Individuation can be defined as the process whereby the conscious and the unconscious of an individual learn to not only live at peace with each other, but learn to complement each other. Depth psychology, as evidenced in the words of Ira Progoff (1973:171) has this to say:


Ceremonials and rituals are the means provided by society for periodically drawing up the sums of energy attached to the symbols, lest the symbols sink back into the unconscious.

Ritual is not action for the fun of action, whether it be a mimetic ritual or one of more somber thoughts. It is, as Nagendra puts it (1971:36)

. . . the most primitive reflection of serious thought, a slow deposit as it were of people's imaginative insight into life.

If that is the case then one must agree with Nagendra as he succinctly summarizes (1971:121):

The purpose of ritual is ritual itself; partaking in its performance is an end itself, and upon the fulfillment of this end, depends the continuity of both the natural and social orders.

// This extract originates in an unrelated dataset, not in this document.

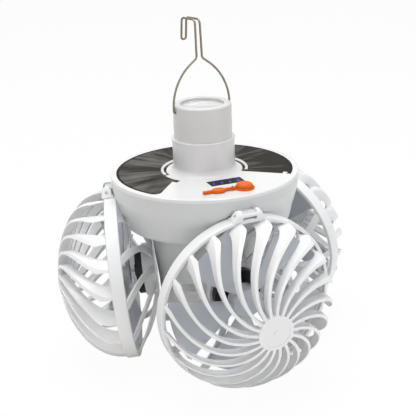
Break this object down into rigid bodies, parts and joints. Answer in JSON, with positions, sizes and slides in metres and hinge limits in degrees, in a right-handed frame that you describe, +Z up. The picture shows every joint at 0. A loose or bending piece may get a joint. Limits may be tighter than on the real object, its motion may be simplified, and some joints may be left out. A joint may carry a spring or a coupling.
{
  "type": "portable camping fan with folding pods",
  "caption": "White portable camping fan and lantern with folding domed fan pods, solar cover, torch neck and wire hanging hook.",
  "frame": {"origin": "on the axis of the round body, in the table plane under the rims of the folded pods", "axes": "+Z up along the body's axis through the neck; -Y towards the side with the controls; +X to the right seen from there"},
  "size_m": [0.1976, 0.2047, 0.2244],
  "materials": {
    "white_plastic": "smooth gloss",
    "neck_white": "smooth gloss",
    "clear_plastic": "clear",
    "bright_metal": "mirror bright",
    "board_green": "matte",
    "solar_film": "high gloss under clear film",
    "black_plastic": "gloss",
    "led_blue": "clear tinted",
    "orange_rubber": "satin",
    "orange_plastic": "satin",
    "socket_steel": "plain",
    "screw_steel": "plain",
    "diffuser_white": "frosted",
    "cell_wrap": "shrink wrap over a metal can",
    "hook_wire": "dull",
    "motor_dark": "dark anodised",
    "blade_grey": "smoky translucent"
  },
  "bodies": {
    "body": {"neck_cap": "neck_white", "torch_lens": "clear_plastic", "torch_reflector": "bright_metal", "torch_led_board": "board_green", "top_cover": "white_plastic", "solar_panel": "solar_film", "neck_trim": "bright_metal", "indicator_window": "black_plastic", "indicator_leds": "led_blue", "tact_switch": "black_plastic", "strap_anchor": "orange_rubber", "usb_socket": "socket_steel", "circuit_board": "board_green", "upper_housing": "white_plastic", "housing_screws": "screw_steel", "lower_housing": "white_plastic", "lamp_board": "board_green", "lamp_diffuser": "diffuser_white", "battery_cells": "cell_wrap", "battery_holder": "black_plastic"},
    "hook": {"hanging_hook": "hook_wire"},
    "button": {"power_button": "orange_plastic"},
    "port_flap": {"port_cover": "orange_rubber"},
    "left_pod": {"left_pod_front_guard": "white_plastic", "left_pod_rear_guard": "white_plastic", "left_pod_motor": "motor_dark", "left_pod_motor_screws": "screw_steel", "left_pod_hinge_pin": "screw_steel"},
    "left_pod_rotor": {"left_pod_motor_shaft": "screw_steel", "left_pod_impeller": "blade_grey"},
    "front_pod": {"front_pod_front_guard": "white_plastic", "front_pod_rear_guard": "white_plastic", "front_pod_motor": "motor_dark", "front_pod_motor_screws": "screw_steel", "front_pod_hinge_pin": "screw_steel"},
    "front_pod_rotor": {"front_pod_motor_shaft": "screw_steel", "front_pod_impeller": "blade_grey"},
    "right_pod": {"right_pod_front_guard": "white_plastic", "right_pod_rear_guard": "white_plastic", "right_pod_motor": "motor_dark", "right_pod_motor_screws": "screw_steel", "right_pod_hinge_pin": "screw_steel"},
    "right_pod_rotor": {"right_pod_motor_shaft": "screw_steel", "right_pod_impeller": "blade_grey"}
  },
  "joints": [
    {"name": "left_pod_fold", "type": "hinge", "parent": "body", "child": "left_pod", "pos_m": [-0.06396, -0.00223, 0.11708], "axis": [-0.0349, 0.9994, 0], "range_deg": [0, 95]},
    {"name": "left_pod_spin", "type": "hinge", "parent": "left_pod", "child": "left_pod_rotor", "pos_m": [-0.05675, -0.00198, 0.05758], "axis": [-0.9956, -0.0348, -0.0872], "continuous": true},
    {"name": "front_pod_fold", "type": "hinge", "parent": "body", "child": "front_pod", "pos_m": [0.02501, -0.05891, 0.11708], "axis": [-0.9205, -0.3907, 0], "range_deg": [0, 95]},
    {"name": "front_pod_spin", "type": "hinge", "parent": "front_pod", "child": "front_pod_rotor", "pos_m": [0.02219, -0.05227, 0.05758], "axis": [0.3892, -0.917, -0.0872], "continuous": true},
    {"name": "right_pod_fold", "type": "hinge", "parent": "body", "child": "right_pod", "pos_m": [0.0394, 0.05043, 0.11708], "axis": [0.788, -0.6157, 0], "range_deg": [-14, 81]},
    {"name": "right_pod_spin", "type": "hinge", "parent": "right_pod", "child": "right_pod_rotor", "pos_m": [0.04396, 0.05626, 0.05761], "axis": [0.6081, 0.7783, 0.1564], "continuous": true},
    {"name": "hook_swing", "type": "hinge", "parent": "body", "child": "hook", "pos_m": [0, 0, 0.16768], "axis": [0.8926, 0.4509, 0], "range_deg": [-100, 112]},
    {"name": "button_press", "type": "slide", "parent": "body", "child": "button", "axis": [0, 0, -1], "range_m": [0, 0.0008], "stiffness_N_per_m": 400, "springref_m": -0.002},
    {"name": "port_flap_lift", "type": "hinge", "parent": "body", "child": "port_flap", "pos_m": [0.01705, -0.04455, 0.12888], "axis": [-0.3584, 0.9336, 0], "range_deg": [0, 110]}
  ]
}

The definition of ritual that has been adopted for this discussion

(page 224)

is that made by Nagendra as his concluding theme in The Concept of Ritual in Modem Sociological Theory: ritual is symbolic action - the enactment of the myth. A. K. Coomaraswamy says in Nagendra's book (1971:13):


Ritual is the perfect performance of one's task, or conversely, the perfect performance of one's task is the celebration of ritual.

Symbolic actions are not governed by the laws of logic which govern ordinary actions. Nagendra quotes from A. K. Coomaraswamy's Hinduism and Buddhism (Nagendra 1971:13):

Ritual is not a matter of doing specifically sacred things only on particular occasion but of . . . making sacred all we do and all we are, a matter of sanctification of whatever is done naturally by reduction of all activities to their principle.